# Bafang - What Were You Thinking?



## Old & Slow (May 3, 2020)

As a first time mid-motor installer, I read numerous posts and watched YouTube videos. So most of the process was expected challenges, however their were the unexpected as well. Chief among the unexpected was the battery-motor interface. I was expecting a simple quick connect because I'd purchased the motor and battery in a package deal.

Here's the initial battery and motor leads:








The battery has an XT60 male, while the motor has an Anderson color coded connector. Why, I asked, after all these years haven't the motor and battery manufactures agreed on a common connector?

Included in my kit was this monstrous interconnect solution to mate the Anderson to XT60:








You can see it's just shy of 4-feet long:









Why wasn't a simple short interconnect provided, given that there is no agreed on common connector? Found a 4-inch solution on Amazon:
https://smile.amazon.com/gp/product/B08GPXTY8H/ref=ppx_yo_dt_b_asin_title_o00_s00?ie=UTF8&psc=1
And an even shorter solution on eBay for $1 more.

Why did Bafang decide to bring the motor wires out the bottom instead of the top??? In harms way?








That single wire going over my BB is to the speed sensor, to short to reach going between BB and motor. That and the universal SS magnet wouldn't fit my flat spokes. So I kludged this until I can acquire a better magnet.









Not all bad, I was told to expect, in the manual, that with my 73mm BB that the lock ring wouldn't fit. Perfect fit:








I suspect that Bafang made a running change to the BB shaft length to accommodate 73mm BBs. I added the nuts you see so I could tighten the Y bracket to the motor housing w/o bending the bracket.

Another pleasant surprise was the 42T narrow-wide chainring:









Even with this absurd chainline going to my 9-speed cassette, I have yet to have the chain derail:









So adding the plusses and minuses, I'm probably ahead. Finished install:


----------



## PierreR (May 17, 2012)

There should have been two 5mm shims in your kit to accommodate the 73 mm bottom bracket shell to non drive motor mount. 

Why can't you mount your speed sensor out where the spokes are mostly round? 

As far as the incorrect lead connectors goes the importer should have corrected that for you or asked you which kind you wanted. Most people shorten the leads anyway so soldering is necessary. 

Bafang totally has their head of their ass on the chainring deal for sure. 

Wires out the bottom is because the Bafang units are only water resistant, not water proof. You have to do some mods and smear some bear sht to make them water proof. You get water inside one of them and they will do all sorts of funny things depending on where the water is.


----------



## Old & Slow (May 3, 2020)

PierreR said:


> There should have been two 5mm shims in your kit to accommodate the 73 mm bottom bracket shell to non drive motor mount.

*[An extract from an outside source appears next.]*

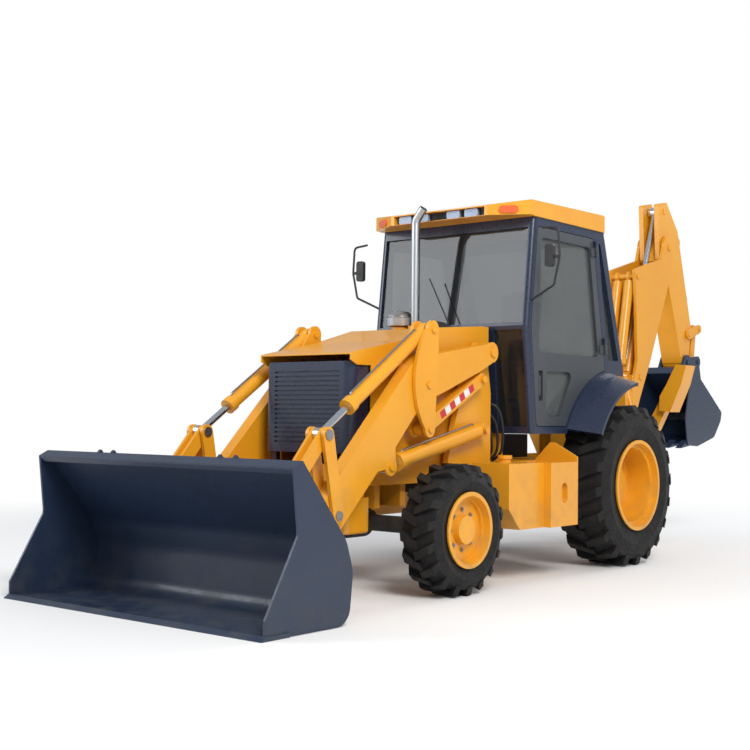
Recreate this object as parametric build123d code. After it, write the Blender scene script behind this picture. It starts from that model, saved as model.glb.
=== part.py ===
from build123d import *
import os
from math import asin, atan2, cos, degrees, hypot, radians, sin, sqrt

os.makedirs("parts", exist_ok=True)

# Backhoe loader in transport pose: loader bucket on the ground, boom folded upright.
# Millimetres. X points to the machine's left, Y to its rear, Z up from the ground.
# All places are given behind the front axle; the finished model is moved forward
# by middle_y, so that its origin lies on the ground at the middle of its length.
middle_y = 1770.6

pin_gap = 0.3       # radius of a bore over its pin
side_gap = 5.0      # free space beside a moving plate
seat_gap = 0.3      # between pieces that lie on each other

# wheels
wheelbase = 2387.0
wheel_table = [
    # name, axle behind the front axle, tyre radius, bead radius, tyre width, track plane, lugs a side, lug depth
    ("front", 0.0, 444.0, 240.0, 300.0, 880.0, 18, 26.0),
    ("rear", wheelbase, 655.0, 352.0, 440.0, 812.0, 20, 34.0),
]
kingpin_x = 700.0
kingpin_radius = 24.0

# chassis
rail_inner_x = 330.0
rail_outer_x = 410.0
rail_bottom_z = 725.0
rail_top_z = 868.0
rail_front_y = -500.0
rail_rear_y = 3300.0
tower_inner_x = 446.0
tower_outer_x = 494.0

box_inner_x = 620.0         # step boxes

tow_eye_y = -665.0
tow_eye_z = 520.0
tow_eye_radius = 18.0
tow_eye_plate = 40.0
tie_down = (575.0, 615.0)   # to the side, above the ground
tie_down_radius = 20.0
rear_plate_thick = 50.0

# loader linkage: pins as (behind the front axle, above the ground)
loader_plane_x = 553.0      # middle of each arm
arm_width = 96.0
arm_pivot = (875.0, 1683.0)
lever_pivot = (48.0, 1420.0)
lever_top = (95.0, 1809.0)
lever_bottom = (65.0, 1110.0)
link_pivot = (759.0, 1479.0)
lift_base = (800.0, 1105.0)
lift_lug = (-328.0, 862.0)
bucket_pivot = (-1235.0, 300.0)
guide_pivot = (-892.0, 566.0)
guide_top = (-995.0, 1080.0)
bucket_lug = (-1380.0, 640.0)
side_plate = 25.0           # lever, guide and ear plates
lift_pocket = 36.0          # half width of the arm's pocket round the lift cylinder's eye
guide_shaft = (88.0, 50.0)  # outer and inner radius of the shaft across at the guide links
hinge_shaft = (70.0, 30.0)  # the same at the bucket's hinge
link_pin_radius = 20.0
main_pin_radius = 27.0

# loader bucket
bucket_width = 2315.0
bucket_wall = 16.0

# engine hood and grille
hood_half_width = 420.0
hood_front_y = -545.0
hood_rear_y = 1085.0
hood_wall = 8.0
grille_front_y = -520.0

# cab
cab_half_width = 745.0
cab_wall = 50.0
cab_base_z = 1075.0
cab_top_z = 2738.0
arch_centre = (2500.0, 700.0)
arch_radius = 866.0
arch_inner_x = 560.0
fender_outer_x = 1010.0
fender_outer_radius = 800.0
low_window_x = 430.0
cab_corner = 40.0           # radius of the cab's front posts
glass = 6.0
door_gap = 6.0
door_thickness = 40.0

# backhoe
swing_y = 3600.0
boom_foot = (3860.0, 1080.0)
boom_nose = (4730.0, 2935.0)
boom_lug = (4050.0, 2580.0)
boom_ram_foot = (3800.0, 1390.0)
boom_ram_x = 60.0           # two cylinders side by side
dipper_ram_base = (4110.0, 1600.0)
dipper_top = (4700.0, 3300.0)
dipper_end = (5185.0, 1790.0)
bucket_ram_base = (5092.0, 3032.0)
tipping_pivot = (5235.0, 2080.0)
tipping_end = (5475.0, 2150.0)
hoe_lug = (5430.0, 1800.0)
boom_half_width = 150.0
boom_plate = 30.0
dipper_half_width = 108.0
hoe_pin_radius = 28.0
hoe_bucket_width = 600.0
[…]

Cool! Likely I overlooked those, will have to check.



> Why can't you mount your speed sensor out where the spokes are mostly round?


Tried that. The aluminum spokes are too fat in the round portion for that magnet. Will also lengthen the sensor wire so I can route it between the motor and BB.



> As far as the incorrect lead connectors goes the importer should have corrected that for you or asked you which kind you wanted. Most people shorten the leads anyway so soldering is necessary.


I've got 5 pairs of XT60's on order for a winter project. So the Amazon adapter is to get me to winter.



> Wires out the bottom is because the Bafang units are only water resistant, not water proof. You have to do some mods and smear some bear sht to make them water proof. You get water inside one of them and they will do all sorts of funny things depending on where the water is.


Sound like the bottom wires are a drain. Another winter to do. May have to come back to this for ideas on where to apply bear sht. Not now.

Do you know anything about the walk control? I see the walk symbol, but as soon as I release the button (-?) it goes back to PAS. Ended up setting PAS 1 and using the throttle.

Thank you so much. I've learned so much from reading your post.


----------



## blcman (Feb 1, 2007)

The walk mode is accessed by pressing and holding the negative button. It takes about 1 to 2 seconds to start working. It's very slow so I did as you have done and programed PAS 1 to a low value (1 I believe) and use the throttle also.
Also if that chainline doesn't work out for you I would advise getting a Lekkie ring (19 mm offset) or the Luna Eclipse ring (21 mm offset). I think yours is about 9 mm offset. You just have to make sure there room on the chainstay for that much offset. I had to do some grinding on mine to make it work.


----------



## Old & Slow (May 3, 2020)

blcman said:


> The walk mode is accessed by pressing and holding the negative button. It takes about 1 to 2 seconds to start working. It's very slow so I did as you have done and programed PAS 1 to a low value (1 I believe) and use the throttle also.
> Also if that chainline doesn't work out for you I would advise getting a Lekkie ring (19 mm offset) or the Luna Eclipse ring (21 mm offset). I think yours is about 9 mm offset. You just have to make sure there room on the chainstay for that much offset. I had to do some grinding on mine to make it work.


Thanks for those offset number . . . another winter project.


----------



## PierreR (May 17, 2012)

Old & Slow, file or grind out the magnet a bit to accommodate the spokes and be done with it.

XT 60's are light for that project. XT 90's non spark are better


----------



## PierreR (May 17, 2012)

Old & Slow, two more things I just thought of. Make sure you use dielectric grease on your connections and make sure you torque the crank arms to 25 ft lb or they will come loose and will damage the crank arm just enough that it will not stay tight. I have seen this problem with two other Bafang conversions where I did not do the work but inspired the project.


----------



## dundundata (May 15, 2009)

i soldered my own XT90 connectors, XT60 would be good too. Bafang is definitely a DIY project!


----------